* TO DO:
Output the lines below exactly, please, from the first line until the line with "bpy.ops.object.modifier_apply(modifier=modifier.name)", counting both.

Modeling code records:
◇ ◇ ◇ ◇ ◇

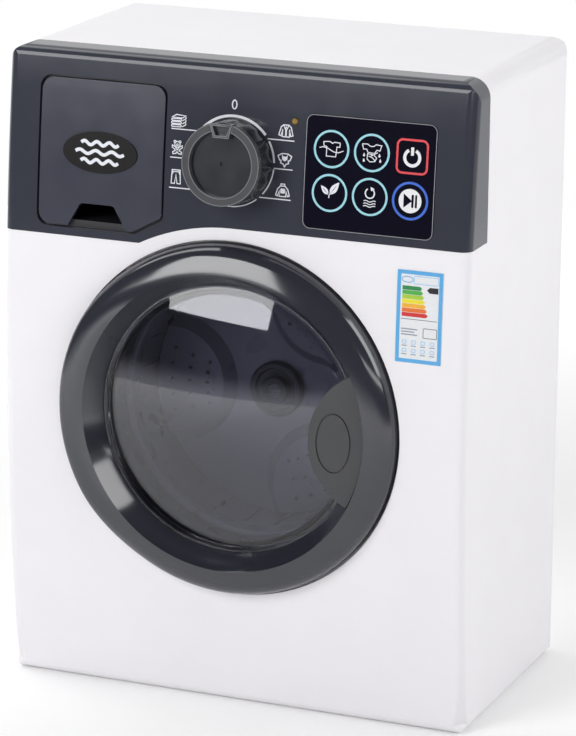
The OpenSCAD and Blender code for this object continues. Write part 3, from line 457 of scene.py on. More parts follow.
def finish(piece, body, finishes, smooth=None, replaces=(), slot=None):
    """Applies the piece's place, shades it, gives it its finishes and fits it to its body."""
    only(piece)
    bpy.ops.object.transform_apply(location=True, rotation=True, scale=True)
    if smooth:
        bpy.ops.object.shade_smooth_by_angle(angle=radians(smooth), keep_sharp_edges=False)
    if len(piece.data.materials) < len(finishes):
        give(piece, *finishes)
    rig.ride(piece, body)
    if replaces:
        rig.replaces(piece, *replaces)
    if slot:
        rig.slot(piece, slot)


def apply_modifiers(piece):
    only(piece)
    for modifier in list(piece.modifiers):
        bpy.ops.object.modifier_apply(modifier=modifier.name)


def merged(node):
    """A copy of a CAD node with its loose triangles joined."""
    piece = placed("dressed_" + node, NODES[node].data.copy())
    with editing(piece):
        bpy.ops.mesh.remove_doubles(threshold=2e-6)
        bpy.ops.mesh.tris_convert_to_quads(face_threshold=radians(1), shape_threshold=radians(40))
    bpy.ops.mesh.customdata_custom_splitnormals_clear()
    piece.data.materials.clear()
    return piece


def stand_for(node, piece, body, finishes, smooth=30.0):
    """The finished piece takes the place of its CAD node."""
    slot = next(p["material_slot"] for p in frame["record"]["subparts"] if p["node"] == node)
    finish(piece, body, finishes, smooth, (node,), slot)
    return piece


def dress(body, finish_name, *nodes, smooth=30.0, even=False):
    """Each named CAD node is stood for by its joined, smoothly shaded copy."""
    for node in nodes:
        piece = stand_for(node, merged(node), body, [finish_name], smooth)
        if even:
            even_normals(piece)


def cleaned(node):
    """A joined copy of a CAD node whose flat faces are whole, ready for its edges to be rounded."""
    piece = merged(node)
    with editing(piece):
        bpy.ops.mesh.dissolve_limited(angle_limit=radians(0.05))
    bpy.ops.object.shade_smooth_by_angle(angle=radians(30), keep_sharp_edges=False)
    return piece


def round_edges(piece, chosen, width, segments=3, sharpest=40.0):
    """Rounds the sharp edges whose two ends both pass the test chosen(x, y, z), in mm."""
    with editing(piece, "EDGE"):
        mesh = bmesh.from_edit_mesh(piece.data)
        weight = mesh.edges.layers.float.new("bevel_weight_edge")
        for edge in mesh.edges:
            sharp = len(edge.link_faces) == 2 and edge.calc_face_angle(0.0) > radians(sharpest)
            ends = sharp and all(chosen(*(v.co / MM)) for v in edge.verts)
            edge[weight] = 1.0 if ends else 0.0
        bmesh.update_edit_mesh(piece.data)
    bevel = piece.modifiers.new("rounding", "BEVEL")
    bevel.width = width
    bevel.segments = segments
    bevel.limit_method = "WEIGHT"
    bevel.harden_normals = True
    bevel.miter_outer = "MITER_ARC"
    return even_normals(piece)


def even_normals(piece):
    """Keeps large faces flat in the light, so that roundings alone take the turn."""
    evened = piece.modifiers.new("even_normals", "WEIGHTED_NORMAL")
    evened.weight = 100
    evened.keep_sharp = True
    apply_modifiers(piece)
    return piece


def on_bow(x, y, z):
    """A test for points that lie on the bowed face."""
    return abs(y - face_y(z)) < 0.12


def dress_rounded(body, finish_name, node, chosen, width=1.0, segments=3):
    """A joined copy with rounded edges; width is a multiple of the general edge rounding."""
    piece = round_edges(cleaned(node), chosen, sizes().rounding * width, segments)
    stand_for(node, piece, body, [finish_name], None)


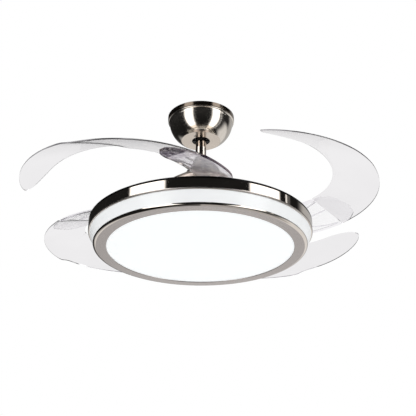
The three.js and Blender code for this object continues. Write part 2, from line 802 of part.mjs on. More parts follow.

◇ ◇ ◇ ◇ ◇

* RESPONSE TO THIS TASK:
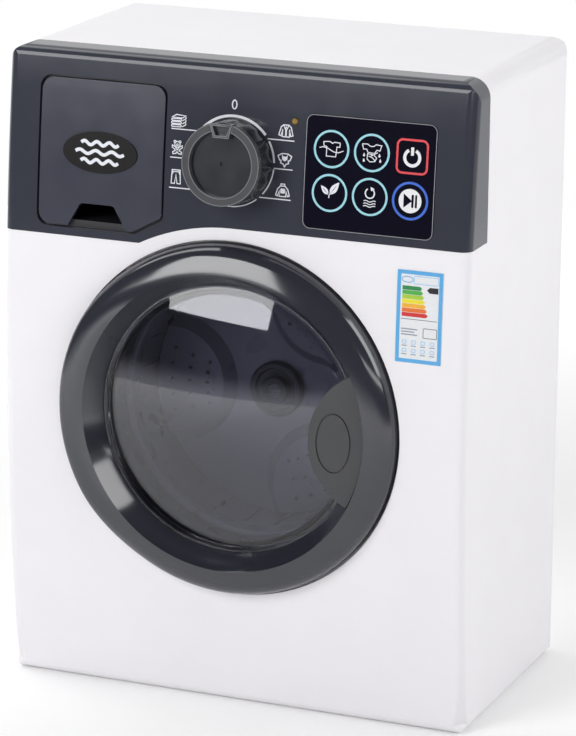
The OpenSCAD and Blender code for this object continues. Write part 3, from line 457 of scene.py on. More parts follow.
def finish(piece, body, finishes, smooth=None, replaces=(), slot=None):
    """Applies the piece's place, shades it, gives it its finishes and fits it to its body."""
    only(piece)
    bpy.ops.object.transform_apply(location=True, rotation=True, scale=True)
    if smooth:
        bpy.ops.object.shade_smooth_by_angle(angle=radians(smooth), keep_sharp_edges=False)
    if len(piece.data.materials) < len(finishes):
        give(piece, *finishes)
    rig.ride(piece, body)
    if replaces:
        rig.replaces(piece, *replaces)
    if slot:
        rig.slot(piece, slot)


def apply_modifiers(piece):
    only(piece)
    for modifier in list(piece.modifiers):
        bpy.ops.object.modifier_apply(modifier=modifier.name)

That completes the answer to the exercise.